Implementation barriers further exacerbate this structural issue. High costs, the absence of unified market standards, and limited technical capacity, particularly among the majority of upstream smallholder suppliers, continue to impede adoption. Research highlights that the successful rollout of agricultural technology hinges not only on tool availability but also on knowledge transfer, capacity building, and sustained extension support.
Regulatory pressure is mounting from multiple fronts. The EUDR mandates end-to-end traceability from production plots to EU market entry. Concurrently, China’s General Administration of Customs has introduced enhanced procedural requirements for overseas agricultural export enterprises, strengthening traceability, quarantine supervision, and customs clearance efficiency in line with international phytosanitary standards. Consequently, companies operating within China’s export ecosystem face a dual compliance architecture: stringent import regulations in destination markets and China’s evolving governance frameworks on digital traceability and food safety. With the EUDR’s enforcement deadline for large operators set for December 30, 2026, the window for establishing compliant traceability systems is rapidly closing.
“Across APAC, buyers are no longer accepting supplier declarations at face value. They want origin data that can withstand audit. For China’s exporters, traceability is becoming a commercial filter: those who can prove deforestation-free sourcing will protect key accounts; those who cannot risk being left off supplier shortlists,” states Olivier Barents, Senior Head of Markets APAC at KOLTIVA.
This evolving landscape signifies a fundamental reframing of traceability. It is transitioning from a sustainability reporting layer to core infrastructure and a foundational capability that dictates sourcing strategies, risk assessments, and competitive positioning in regulated markets. Companies investing in robust traceability systems are repositioning themselves for stronger sourcing relationships, more informed procurement, and the ability to build trust with international buyers who increasingly expect verifiable data as a baseline.
Liu Wenjing, Customer Success Representative at KOLTIVA China, elaborates, “Today, traceability is directly linked to market access.
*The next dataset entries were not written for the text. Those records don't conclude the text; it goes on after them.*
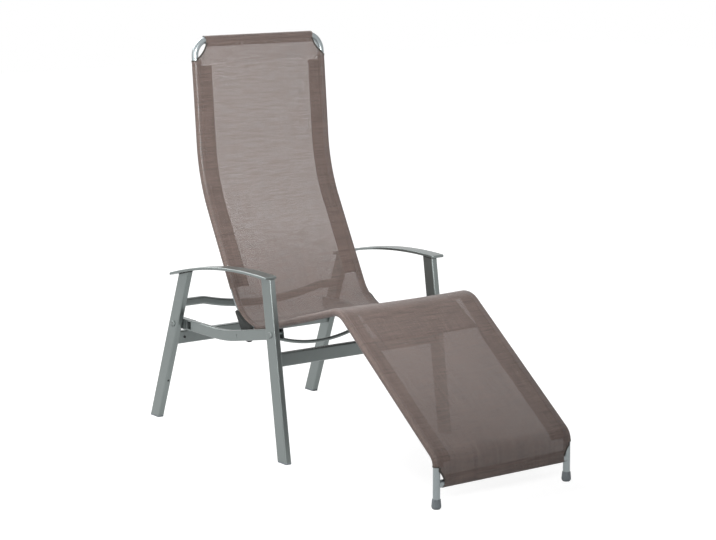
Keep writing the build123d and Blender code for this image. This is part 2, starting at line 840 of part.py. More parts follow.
def end_panel(plane, direction, length, hem_half, cut_radius):
    """Flat stretch of the sling between the side tunnels and an end hem."""
    with BuildSketch(plane.offset(tunnel_radius)) as panel:
        with Locations((0, direction * length / 2)):
            Rectangle(2 * shell_half_spacing, length)
        cut_x = hem_half - tube_radius / 2 + cut_radius
        aside = cut_x - shell_half_spacing - tunnel_outer
        cut_y = length - math.sqrt(cut_radius**2 - aside**2)
        for side in (-1, 1):
            with Locations((side * cut_x, direction * cut_y)):
                Circle(cut_radius, mode=Mode.SUBTRACT)
            with Locations((side * cut_x, 0)):
                Rectangle(2 * cut_radius, 2 * tube_radius, mode=Mode.SUBTRACT)
    return panel.sketch


def hem_flap(plane, direction, hem_half, depth):
    """Second layer of cloth behind an end hem."""
    flap_start = tube_radius / 2
    with BuildSketch(plane.offset(tunnel_radius - cloth)) as flap:
        with Locations((0, direction * (flap_start + depth) / 2)):
            Rectangle(2 * hem_half, depth - flap_start)
    return flap.sketch


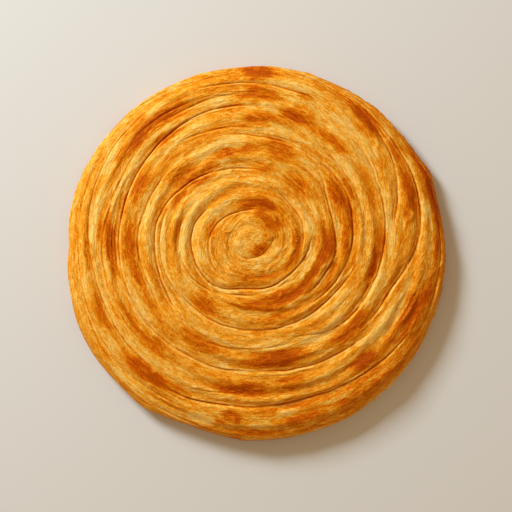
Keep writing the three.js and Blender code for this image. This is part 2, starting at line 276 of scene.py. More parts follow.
WANDER_LENGTH = 15  # over how long a stretch
TREMBLE = 0.4  # share of a shorter wander
TREMBLE_LENGTH = 5


def place_of(skin, around):
    """Where a length of skin from the middle of the top and a direction lie, in the plan and from the heart.

    In the middle the plan is round about the heart, at the edge about the axis, and the share between is the
    square of the reach. Over the side the plan stands still and the skin runs on, so the distance from the
    heart does too. Smooth noise makes it wander a little, so that no fold is drawn as if with a compass.
    """
    reach = np.interp(skin, section_skin, section_reach)
    base = skin > BASE_START + 1e-6
    share = (reach / RADIUS) ** 2
    out_of_round = sum(size * np.cos(lobes * (around - math.radians(at))) for lobes, size, at in OUT_OF_ROUND)
    for at, size, width in PRESSED:
        off = (np.degrees(around) - at + 180) % 360 - 180
        out_of_round = out_of_round + size * np.exp(-((off / width) ** 2))
    run = reach * (1 + out_of_round / RADIUS * share)
    x = HEART[0] * (1 - share) + run * np.cos(around)
    y = HEART[1] * (1 - share) + run * np.sin(around)
    angle = np.arctan2(y - HEART[1], x - HEART[0])
    wander = grain(x / WANDER_LENGTH + 40, y / WANDER_LENGTH + 40, seed=5)
    tremble = TREMBLE * grain(x / TREMBLE_LENGTH + 40, y / TREMBLE_LENGTH + 40, seed=6)
    down_side = np.where(base, 0, skin - reach)
    distance = np.hypot(x - HEART[0], y - HEART[1]) + down_side + WANDER * (wander + tremble)
    return x, y, angle, distance, base


def folds_at(skin, around, angle, distance, base):
    """The creases of the coil and, off the base, those of the side: depths added, the stronger line and lip.

    The last result is how far off the nearest of them all is.
    """
    depth, line, lip, nearest = creases(FOLDS, np.degrees(angle) % 360, distance)
    side_depth, side_line, side_lip, side_nearest = creases(SIDE_FOLDS, np.degrees(around) % 360, skin)
    nearer = ~base & (np.abs(side_nearest) < np.abs(nearest))
    line, lip = np.maximum(line, ~base * side_line), np.maximum(lip, ~base * side_lip)
    return depth + ~base * side_depth, line, lip, np.where(nearer, side_nearest, nearest)


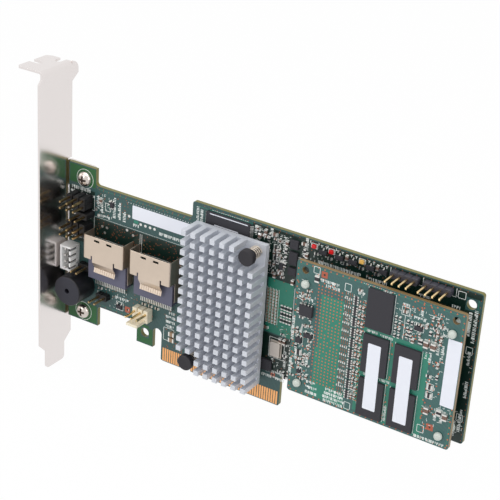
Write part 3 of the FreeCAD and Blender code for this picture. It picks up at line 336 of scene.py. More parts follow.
def rims(places, outer, inner, face, thick):
    # flat rims between two outlines [m, 2], about each (x, z) place
    outer, inner, places = np.asarray(outer, float), np.asarray(inner, float), np.atleast_2d(places)
    shapes = np.stack([outer, outer, inner, inner])
    depth = np.array([face, face - thick, face - thick, face])[None, :, None]
    x, z = (places[:, axis, None, None] + shapes[None, :, :, axis] for axis in (0, 1))
    return lofts(np.stack(np.broadcast_arrays(x, depth, z), -1), loop=True)


def circle(radius, sides):
    # points (radius cos t, radius sin t) at even steps of t
    angle = np.arange(sides) * 2 * np.pi / sides
    return radius * np.stack([np.cos(angle), np.sin(angle)], -1)


def oblong(wide, high, radius, steps):
    # a rectangle's outline with rounded corners, each of them steps + 1 points
    turn = (np.arange(4)[:, None] + np.linspace(0, 1, steps + 1)[None, :]) * np.pi / 2
    centre = np.array([[1, 1], [-1, 1], [-1, -1], [1, -1]]) * (np.array([wide, high]) / 2 - radius)
    corner = centre[:, None] + radius * np.stack([np.cos(turn), np.sin(turn)], -1)
    return corner.reshape(-1, 2)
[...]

China’s companies need to demonstrate the origin of their products with credible, auditable data. The biggest challenge we see is not the availability of technology, but implementation at scale as many supply chains remain fragmented at the origin level. Traceability platforms such as KoltiTrace, helps bridge that gap by enabling field data collection, supplier mapping, and transaction tracking in one system, so traceability becomes a strategic advantage, not just a compliance requirement.”
The commercial risks are already materializing. EU importers are increasingly pre-screening suppliers, quietly deprioritizing those with non-compliant supply chains in their procurement decisions, even before formal regulatory action. For Chinese exporters, this translates into an immediate loss of buyer relationships, as EUDR compliance becomes an integral part of supplier pre-screening.
The trajectory is clear: export-oriented companies are already encountering demands for geolocation data, risk assessments, and verifiable evidence of deforestation-free sourcing that far exceed traditional supplier disclosures. The inability to provide such data is no longer merely a compliance gap; it represents a significant commercial risk with direct consequences for market access, procurement relationships, and long-term competitiveness. For private-sector actors, an immediate priority is a supply chain readiness assessment to identify data gaps and supplier tier exposures. Government agencies have an opportunity to align national customs and agricultural governance frameworks with EUDR audit requirements and accelerate smallholder onboarding programs to ensure operational viability at origin. The critical question for the sector is not whether transformation is needed, but whether companies and policymakers can act swiftly enough to secure their position in an increasingly traceable global marketplace.